*Directions*.
Take the lines from the one bearing "base_shell();" to the one bearing "if empty is", inclusive, and reproduce them exactly; include no other line.

*Raw data*.

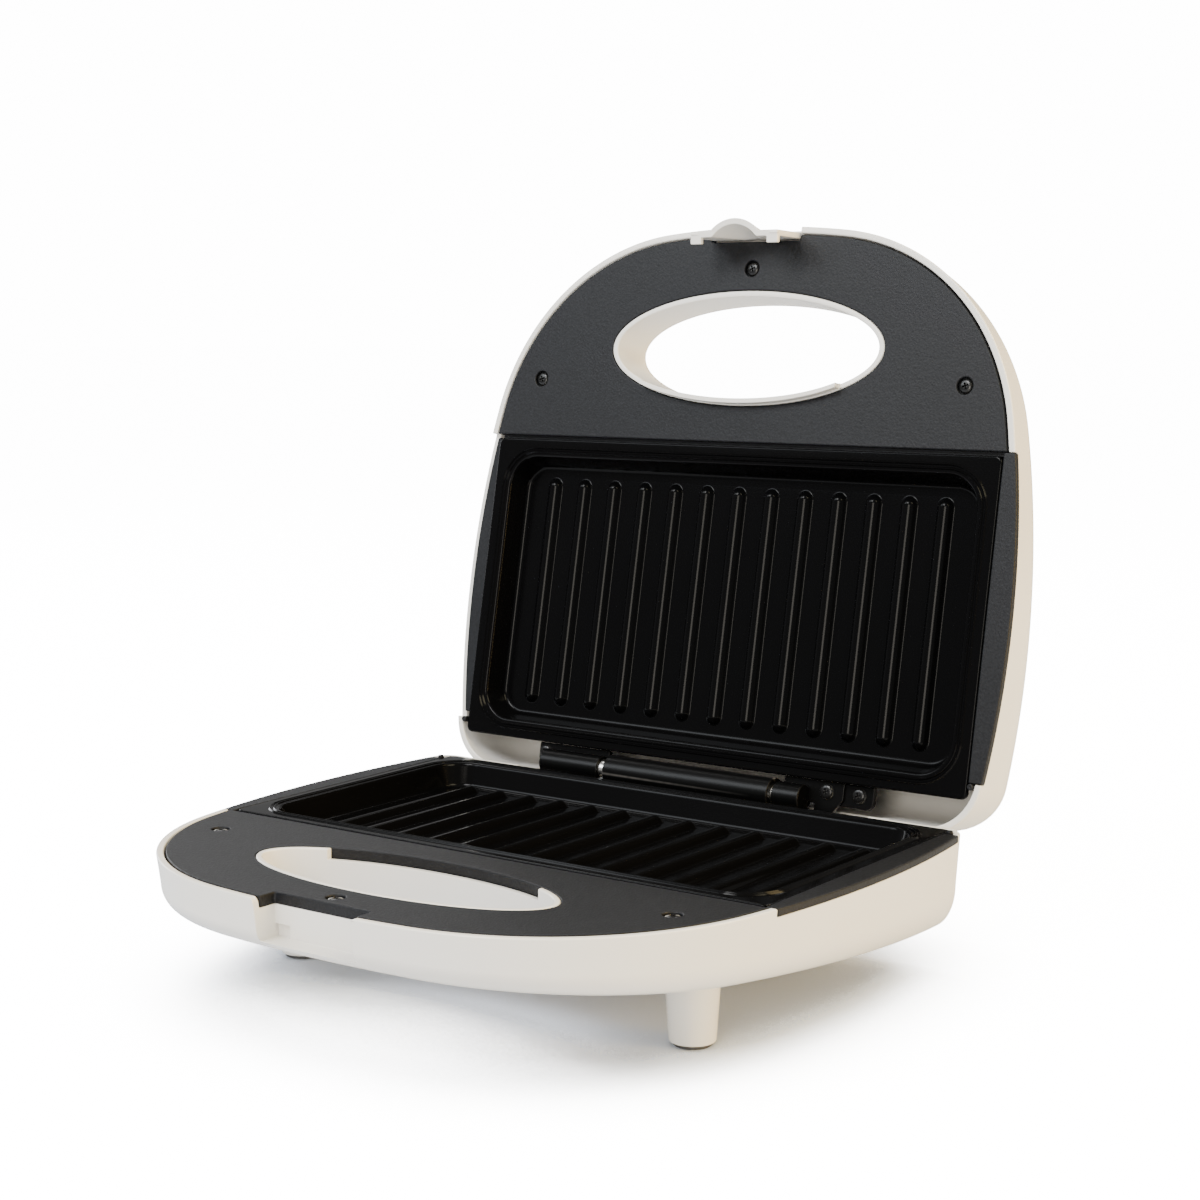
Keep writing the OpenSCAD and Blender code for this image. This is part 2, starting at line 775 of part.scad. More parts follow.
module grill_plate() {
    bead_h = 0.5;
    edge_r = 2.5;
    floor_in = recess_slope + 0.9;
    rings = [
        recess_ring(-floor_in, recess_h),
        recess_ring(-recess_slope - 0.3, recess_h - 0.3),
        recess_ring(-recess_slope, recess_h - 1),
        recess_ring(-0.7, 0.9),
        recess_ring(-0.2, 0.2),
        recess_ring(0.3, 0),
        recess_ring(1, 0),
        recess_ring(1.5, -bead_h),
        recess_ring(2, 0),
        recess_ring(2.5, 0),
        recess_ring(3, -bead_h),
        recess_ring(3.5, 0),
        plate_ring(plate_half_w - 0.5, plate_half_d - 0.5, edge_r, 0),
        plate_ring(plate_half_w, plate_half_d, edge_r, 0.5),
        plate_ring(plate_half_w, plate_half_d, edge_r, flange_t),
        recess_ring(1.8, flange_t),
        recess_ring(-recess_slope + floor_t, plate_back)];
    ring_solid(rings);
    difference() {
        for (i = [-rib_count:rib_count])
            translate([i * rib_pitch, plate_mid, recess_h + rib_r - rib_h])
                rib();
        translate([-big / 2, 0, recess_h + floor_t / 2])
            cube([big, big, big]);
    }
    for (p = shield_posts)
        translate([p[0], p[1], plate_back - 1])
            difference() {
                cylinder(r = shield_post_r, h = shield_z - plate_back + 1);
                translate([0, 0, 2])
                    cylinder(r = shank_r + pin_fit, h = shield_z);
            }
}

module rib() {
    rotate([90, 0, 0])
        cylinder(r = rib_r, h = 2 * rib_half_len, center = true);
    for (s = [-1, 1])
        translate([0, s * rib_half_len, 0])
            sphere(r = rib_r);
}

module base_grill_plate() {
    color(black)
        on_base()
            grill_plate();
}
module lid_grill_plate() {
    color(black)
        on_lid()
            grill_plate();
}

// The tubular heater: two legs and a bend, with thinner terminals at the open end.
terminal_len = 4;
module heater() {
    bend_r = heater_span / 2;
    bend_x = heater_reach - bend_r;
    translate([0, plate_mid, plate_back + heater_d / 2 + gap / 2]) {
        translate([bend_x, 0, 0])
            rotate([0, 0, -90])
                rotate_extrude(angle = 180)
                    translate([bend_r, 0])
                        circle(d = heater_d);
        for (s = [-1, 1])
            translate([-heater_reach, s * bend_r, 0])
                rotate([0, 90, 0]) {
                    cylinder(d = heater_d, h = heater_reach + bend_x);
                    translate([0, 0, -terminal_len])
                        cylinder(d = heater_d / 2, h = terminal_len + 1);
                }
    }
}
module base_heater() {
    color(steel)
        on_base()
            heater();
}
module lid_heater() {
    color(steel)
        on_lid()
            heater();
}

// The heat shield: a shallow tray of thin sheet on the plate's posts.
module heat_shield() {
    half_x = plate_half_w - shield_margin;
    half_y = plate_half_d - shield_margin / 2;
    lip = 4;
    difference() {
        translate([-half_x, plate_mid - half_y, shield_z - lip])
            cube([2 * half_x, 2 * half_y, lip + shield_t]);
        translate([-half_x + shield_t, plate_mid - half_y + shield_t, shield_z - lip - 1])
            cube([2 * (half_x - shield_t), 2 * (half_y - shield_t), lip + 1]);
        for (p = shield_posts)
            translate([p[0], p[1], 0])
                cylinder(r = shank_r + gap, h = big);
        translate([0, plate_mid, 0])
            cylinder(r = thermostat_r + 1, h = big);
    }
}
module base_heat_shield() {
    color(steel)
        on_base()
            heat_shield();
}
module lid_heat_shield() {
    color(steel)
        on_lid()
            heat_shield();
}

module shield_screw_set() {
    shield_screw = 5;
    mirror([0, 0, 1])
        screws(shield_posts, -shield_z - shield_t, shield_screw);
}
module base_shield_screws() {
    color(steel)
        on_base()
            shield_screw_set();
}
module lid_shield_screws() {
    color(steel)
        on_lid()
            shield_screw_set();
}

module thermostat() {
    tab = [3, 0.8, 5];
    color(black)
        on_base() {
            translate([0, plate_mid, plate_back])
                cylinder(r = thermostat_r, h = thermostat_h);
            for (s = [-1, 1])
                translate([s * thermostat_r / 2, plate_mid, plate_back + thermostat_h])
                    cube(tab, center = true);
        }
}

module thermal_fuse() {
    fuse_r = 2.2;
    color(steel)
        on_lid()
            translate([0, plate_mid, plate_back + fuse_r])
                rotate([0, 90, 0]) {
                    cylinder(r = fuse_r, h = fuse_len, center = true);
                    cylinder(r = 0.6, h = 2.4 * fuse_len, center = true);
                }
}

module terminal_block() {
    color([0.85, 0.84, 0.8])
        on_base()
            translate([-block_x, block_y, block_top])
                difference() {
                    translate([-block_w / 2, -block_d / 2, 0])
                        cube([block_w, block_d, block_h]);
                    for (x = terminal_x)
                        translate([x, 0, block_h / 2])
                            rotate([90, 0, 0])
                                cylinder(r = terminal_hole_r, h = 2 * block_d, center = true);
                }
}

// The bushing in the rear wall through which a mains lead enters.
module cord_bushing() {
    flange = 2.4;
    color(black)
        on_base()
            translate([bushing_x, 0, bushing_z])
                rotate([-90, 0, 0])
                    difference() {
                        union() {
                            translate([0, 0, bushing_face - flange])
                                cylinder(r = bushing_boss_r - 3 * gap, h = flange);
                            translate([0, 0, bushing_face - 1])
                                cylinder(r = bushing_r, h = 9);
                        }
                        cylinder(r = bushing_bore_r, h = big, center = true);
                    }
}

// Cones that stand against the base's outer face, with pockets for the pads.
module base_feet() {
    pad_z = seat_h - pad_out - pad_seat;
    color(white)
        on_base()
            difference() {
                for (p = foot_places)
                    translate([p[0], p[1], 0])
                        rotate_extrude()
                            polygon([[0, foot_root], [foot_top_r, foot_root],
                                [foot_top_r, depth(p[1] + foot_top_r)],
                                [foot_end_r, seat_h - pad_out], [0, seat_h - pad_out]]);
                core(base_rear_y, base_rear_r, 0);
                for (p = foot_places)
                    translate([p[0], p[1], pad_z])
                        cylinder(r = pad_r + gap, h = pad_seat + 1);
            }
}
module foot_pads() {
    edge = 1.2;
    color([0.2, 0.2, 0.2])
        on_base()
            for (p = foot_places)
                translate([p[0], p[1], seat_h - pad_out - pad_seat])
                    rotate_extrude()
                        polygon(concat([[0, 0]],
                            [[pad_r, 0]],
                            arc(pad_r - edge, pad_seat + pad_out - edge, edge, 0, 90, 5),
                            [[0, pad_seat + pad_out]]));
}

// The base's half of the hinge: a long sleeve on a leaf, with a stop for the lid.
module base_hinge_leaf() {
    color(black)
        on_base()
            difference() {
                union() {
                    translate([sleeve_x0, 0, -hinge_rise])
                        rotate([0, 90, 0])
                            cylinder(r = sleeve_r, h = sleeve_x1 - sleeve_x0);
                    translate([sleeve_x0, leaf_y, -hinge_rise])
                        cube([sleeve_x1 - sleeve_x0, leaf_t, leaf_h]);
                    translate([-leaf_half_w, leaf_y, stop_z])
                        cube([2 * leaf_half_w, leaf_t, leaf_h - stop_z - hinge_rise]);
                    translate([toe_x0 + run_gap, -stop_reach, stop_z])
                        cube([toe_w - 2 * run_gap, leaf_y + leaf_t + stop_reach, leaf_t]);
                }
                translate([sleeve_x0 - 1, 0, -hinge_rise])
                    rotate([0, 90, 0])
                        cylinder(r = pin_r + pin_fit, h = sleeve_x1 - sleeve_x0 + 2);
                for (s = leaf_screws)
                    translate([s[0], 0, s[1]])
                        rotate([-90, 0, 0])
                            cylinder(r = shank_r + gap, h = big);
            }
}

module base_hinge_screws() {
    color(steel)
        on_base()
            for (s = leaf_screws)
                translate([s[0], leaf_y, s[1]])
                    rotate([-90, 0, 0])
                        screw(short_screw);
}

module hinge_pin() {
    color(steel)
        on_lid()
            translate([left_x0 + 2 * gap, 0, -lid_seat_h])
                rotate([0, 90, 0])
                    cylinder(r = pin_r, h = right_x1 - left_x0 - 2 * gap - 2 * pin_end);
}

// The lid's two hinge brackets: a screwed plate that carries a knuckle.
module bracket_plate(points, step = 0) {
    translate([0, 0, bracket_z + step])
        linear_extrude(leaf_t)
            polygon(points);
}
function tab_end(x, dir) = concat([[x, bracket_end]], [for (a = [0:22.5:90])
    [x - dir * tab_r * (1 - cos(a)), tab_r - bracket_rear - tab_r * sin(a)]]);
module bracket_cuts(places, x0, x1) {
    for (s = places)
        translate([s[0], s[1], 0])
            cylinder(r = shank_r + gap, h = big);
    translate([x0, 0, -lid_seat_h])
        rotate([0, 90, 0])
            cylinder(r = pin_r + pin_fit, h = x1 - x0);
}
module knuckle(x0, x1) {
    translate([x0, 0, -lid_seat_h])
        rotate([0, 90, 0])
            cylinder(r = knuckle_r, h = x1 - x0);
}
module lid_hinge_left() {
    color(black)
        on_lid()
            difference() {
                union() {
                    bracket_plate(concat(tab_end(left_tab_x, -1),
                        [[left_x1, -bracket_rear], [left_x1, bracket_end]]));
                    knuckle(left_x0, left_x1);
                }
                bracket_cuts([bracket_screws[0]], left_x0 - 1, left_x1 + 1);
            }
}
module lid_hinge_right() {
    color(black)
        on_lid()
            difference() {
                union() {
                    bracket_plate([[right_x0, bracket_end], [right_x0, -bracket_rear],
                        [toe_x0, -bracket_rear], [toe_x0, -toe_y], [toe_x0 + toe_w / 2, -toe_y],
                        [toe_x1, bracket_rear], [toe_x1, bracket_end]]);
                    bracket_plate(concat(tab_end(right_tab_x, 1),
                        [[toe_x1 - 2 * tab_step, -bracket_rear],
                        [toe_x1 - 2 * tab_step, bracket_end]]), tab_step);
                    knuckle(right_x0, right_x1);
                }
                bracket_cuts([bracket_screws[1], bracket_screws[2]], right_x0 - 1,
                    right_x1 - pin_end);
            }
}
module lid_hinge_screws() {
    color(black)
        on_lid()
            screws(bracket_screws, bracket_z, long_screw);
}

// Two signal lamps in the lid's outer face.
lamp_places = [for (s = [-1, 1]) [s * lamp_x, front_y - lamp_back]];
lens_flange = 1.2;
lens_proud = 0.6;
flange_top = depth(lamp_places[0][1] + lens_r + lens_flange) - wall - gap / 2;
module lens(place) {
    translate([place[0], place[1], flange_top - lens_flange]) {
        cylinder(r = lens_r, h = depth(place[1]) + lens_proud + lens_flange - flange_top);
        cylinder(r = lens_r + lens_flange, h = lens_flange);
    }
}
module power_lens() {
    color([0.7, 0.05, 0.04])
        on_lid()
            lens(lamp_places[0]);
}
module ready_lens() {
    color([0.05, 0.5, 0.12])
        on_lid()
            lens(lamp_places[1]);
}
module lamp_holder() {
    lamp_h = 6;
    color(steel)
        on_lid()
            for (s = lamp_places)
                translate([s[0], s[1], flange_top - lens_flange - gap - lamp_h])
                    cylinder(r = 2.5, h = lamp_h);
}

latch_pin_end = 2.6;
lid_block_back = 9;

// The latch as it would hang straight, with its pivot at the origin.
module latch_shape() {
    difference() {
        union() {
            difference() {
                translate([-latch_half_w, -latch_in, -latch_len])
                    cube([2 * latch_half_w, latch_t, latch_len]);
                arch(0);
            }
            rotate([0, 90, 0])
                cylinder(r = latch_r, h = 2 * latch_half_w, center = true);
            difference() {
                arch(latch_t);
                arch(0);
                translate([-big / 2, -latch_in - big, -big / 2])
                    cube([big, big, big]);
            }
            for (s = [-1, 1])
                translate([s * (latch_half_w - hook_w / 2) - hook_w / 2,
                    -latch_in - hook_in, -latch_len])
                    cube([hook_w, hook_in + 1, hook_t]);
        }
        rotate([0, 90, 0])
            cylinder(r = latch_pin_r + pin_fit, h = big, center = true);
    }
}
module arch(grow) {
    below = grow == 0 ? 1 : 0;
    top = latch_r + 1;
    slope = arch_h / (latch_len - top);
    translate([0, arch_h - latch_in - arch_r, -latch_len - below])
        cylinder(r1 = arch_r + grow + slope * below, r2 = arch_r + grow - arch_h,
            h = latch_len - top + below);
}
module latch() {
    color(white)
        on_lid()
            translate([0, latch_y, latch_z])
                rotate([latch_rest - latch_lean, 0, 0])
                    latch_shape();
}
module latch_pin() {
    color(steel)
        on_lid()
            translate([0, latch_y, latch_z])
                rotate([0, 90, 0])
                    cylinder(r = latch_pin_r, h = 2 * (notch_half_w + latch_pin_end),
                        center = true);
}

base_shell();
base_handle_cover();
base_cover_screws();
base_plate_frame();
base_frame_screws();
base_grill_plate();
base_heater();
base_heat_shield();
base_shield_screws();
thermostat();
terminal_block();
cord_bushing();
base_feet();
foot_pads();
base_hinge_leaf();
base_hinge_screws();
hinge_pin();
lid_hinge_left();
lid_hinge_right();
lid_hinge_screws();
lid_shell();
lid_handle_cover();
lid_cover_screws();
lid_plate_frame();
lid_frame_screws();
lid_grill_plate();
lid_heater();
lid_heat_shield();
lid_shield_screws();
thermal_fuse();
power_lens();
ready_lens();
lamp_holder();
latch();
latch_pin();
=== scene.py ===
"""Blender scene of a sandwich toaster with a hinged lid, dressed over its CAD frame.

Lengths are in millimetres in the frame of a half: x runs across, y is the distance forward of
the hinge axis and z the depth behind the plane of the plate's flange. Each half carries the
matrix that moves this frame into the room, in metres.
"""

import json
import logging
import math
from dataclasses import dataclass, field
from enum import Enum
from typing import Callable, Iterable, Optional, Sequence

import bmesh
import bpy
from mathutils import Matrix, Vector
from mathutils.geometry import tessellate_polygon


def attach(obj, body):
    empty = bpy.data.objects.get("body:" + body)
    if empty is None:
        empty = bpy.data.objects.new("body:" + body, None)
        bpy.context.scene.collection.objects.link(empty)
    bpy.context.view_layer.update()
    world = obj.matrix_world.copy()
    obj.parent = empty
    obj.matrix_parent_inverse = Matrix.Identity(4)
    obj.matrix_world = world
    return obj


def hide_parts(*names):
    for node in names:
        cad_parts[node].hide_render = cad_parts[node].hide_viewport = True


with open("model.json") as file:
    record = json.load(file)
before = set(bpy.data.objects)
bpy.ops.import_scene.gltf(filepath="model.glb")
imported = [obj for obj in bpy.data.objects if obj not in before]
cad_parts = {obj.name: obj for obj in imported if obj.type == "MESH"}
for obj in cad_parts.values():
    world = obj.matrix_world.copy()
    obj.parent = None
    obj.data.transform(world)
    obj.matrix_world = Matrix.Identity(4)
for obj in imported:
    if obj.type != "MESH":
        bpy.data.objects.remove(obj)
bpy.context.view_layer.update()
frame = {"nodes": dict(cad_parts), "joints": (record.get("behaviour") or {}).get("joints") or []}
MM = 0.001
TINY = 1e-5
NUDGE = 0.01
AXIS_R = 0.01
LOG = logging.getLogger("toaster")

Point2 = tuple[float, float]
Contour = list[Point2]
Profile = tuple[Point2, ...]
Ring = list[bmesh.types.BMVert]
Colour = tuple[float, float, float]


# --------------------------------------------------------------------------- flat outlines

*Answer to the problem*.
base_shell();
base_handle_cover();
base_cover_screws();
base_plate_frame();
base_frame_screws();
base_grill_plate();
base_heater();
base_heat_shield();
base_shield_screws();
thermostat();
terminal_block();
cord_bushing();
base_feet();
foot_pads();
base_hinge_leaf();
base_hinge_screws();
hinge_pin();
lid_hinge_left();
lid_hinge_right();
lid_hinge_screws();
lid_shell();
lid_handle_cover();
lid_cover_screws();
lid_plate_frame();
lid_frame_screws();
lid_grill_plate();
lid_heater();
lid_heat_shield();
lid_shield_screws();
thermal_fuse();
power_lens();
ready_lens();
lamp_holder();
latch();
latch_pin();
=== scene.py ===
"""Blender scene of a sandwich toaster with a hinged lid, dressed over its CAD frame.

Lengths are in millimetres in the frame of a half: x runs across, y is the distance forward of
the hinge axis and z the depth behind the plane of the plate's flange. Each half carries the
matrix that moves this frame into the room, in metres.
"""

import json
import logging
import math
from dataclasses import dataclass, field
from enum import Enum
from typing import Callable, Iterable, Optional, Sequence

import bmesh
import bpy
from mathutils import Matrix, Vector
from mathutils.geometry import tessellate_polygon


def attach(obj, body):
    empty = bpy.data.objects.get("body:" + body)
    if empty is None:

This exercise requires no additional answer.